The US Department of Energy (DOE) has transferred all of the used nuclear fuel from the closed Experimental Breeder Reactor-II (EBR-II) from wet to dry storage. The target was achieved almost nine months ahead of schedule.
The transfer is one of several requirements DOE is obligated to meet under the Idaho Settlement Agreement it signed in 1995 with the state of Idaho, and the US Navy. The agreements support the clean-up and disposition of used fuel, along with high-level and transuranic radioactive legacy waste at the Idaho National Laboratory (INL) site.
DOE transferred more than 100 shipments of EBR-II sodium-bonded driver fuel from wet to dry storage as part of the agreement. Dr Kathryn Huff, Assistant Secretary for Nuclear Energy said: “We will continue to safely and effectively manage the site’s legacy waste to keep our promise with the citizens of Idaho.”
A portion of the EBR-II fuel is being treated to recover uranium products which could potentially be used as a source for high-assay low-enriched uranium (HALEU) material which is viewed as crucial fuel for the development and deployment advanced reactors, currently in the design stage. The HALEU will be used to support fuel qualification testing and DOE-supported advanced reactor demonstration projects.

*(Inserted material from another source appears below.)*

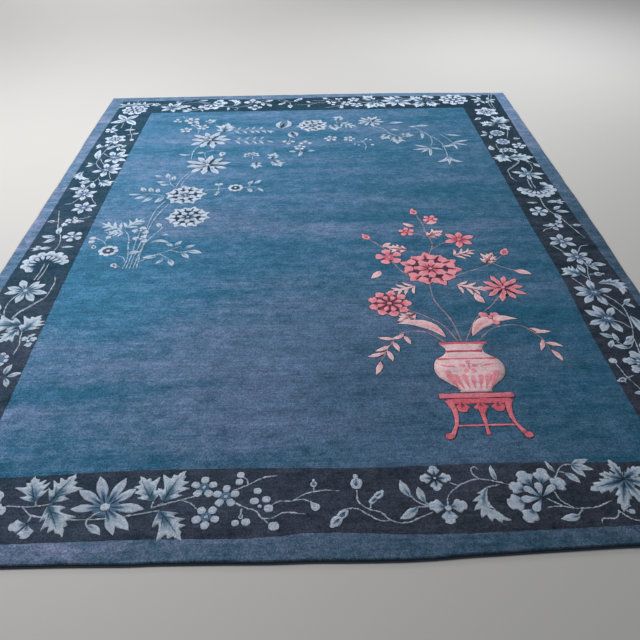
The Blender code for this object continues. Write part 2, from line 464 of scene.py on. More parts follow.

EBR-II operated from 1964 to 1994 at Argonne National Laboratory-West. It generated power for the lab and supported reactor research and development projects. By 1996, the reactor’s used fuel was removed and placed into wet storage. DOE started transferring the fuel to dry storage in 2011.
Connie Flohr, manager of the DOE Office of Environmental Management (EM) Idaho Cleanup Project, said removal of the last elements in underwater storage “was a well-coordinated effort by our high-performing workforce and brings an end to a massive effort to safely transfer thousands of spent nuclear fuel elements from wet to dry storage over the past decade." According to EM, the wet storage basin at the Idaho Nuclear Technical & Engineering Centre (INTEC) is the largest used nuclear fuel storage basin in the world. Emptying it has taken more than two decades and has involved DOE's Office of Nuclear Energy and the Office of Naval Reactors Idaho Branch Office, with the support of five contracting companies.
The EBR-II was a sodium-cooled fast reactor designed, built and operated by Argonne National Laboratory at the National Reactor Testing Station in Idaho. It was shut down in 1994 and custody was transferred to Idaho National Laboratory after its founding in 2005.
Initial operations began in July 1964 and it achieved criticality in 1965 at a total cost of more than $32m ($275m in 2021 dollars). The original aim was to demonstrate a complete breeder-reactor power plant with on-site reprocessing of solid metallic fuel. Fuel elements enriched to about 67% uranium-235 were sealed in stainless steel tubes and removed when they reached about 65% enrichment. The tubes were unsealed and reprocessed to remove neutron poisons, mixed with fresh U-235 to increase enrichment, and placed back in the reactor.
Testing of the original breeder cycle ran until 1969, after which the reactor was used to test concepts for the Integral Fast Reactor (IFR) concept. The IFR programme was started in 1983, but funding was withdrawn by US Congress in 1994, three years before the intended completion of the programme. The EBR-II core was used for testing fuels and materials for future, larger, liquid metal reactors and in other experiments, until it was decommissioned in 1994.
The first phase of decommissioning activities, reactor de-fuelling, was completed in December 1996. From 2000, the coolants were removed and processed. This was completed in March 2001. The third and final phase was placement of the reactor and non-reactor systems in a radiological and industrially safe condition. Between 2012 and 2015, some components of the below-ground reactor were removed. The basement with the reactor was filled with grout. The large concrete dome that surrounds the EBR-II reactor was to be removed but
plans were changed in 2018. Instead, a new floor was poured and the dome repainted. The building will be used for a research facility on top of the entombed reactor. The dome is an integral part of the tomb along with a "Site-Wide Long-Term Management and Control Program".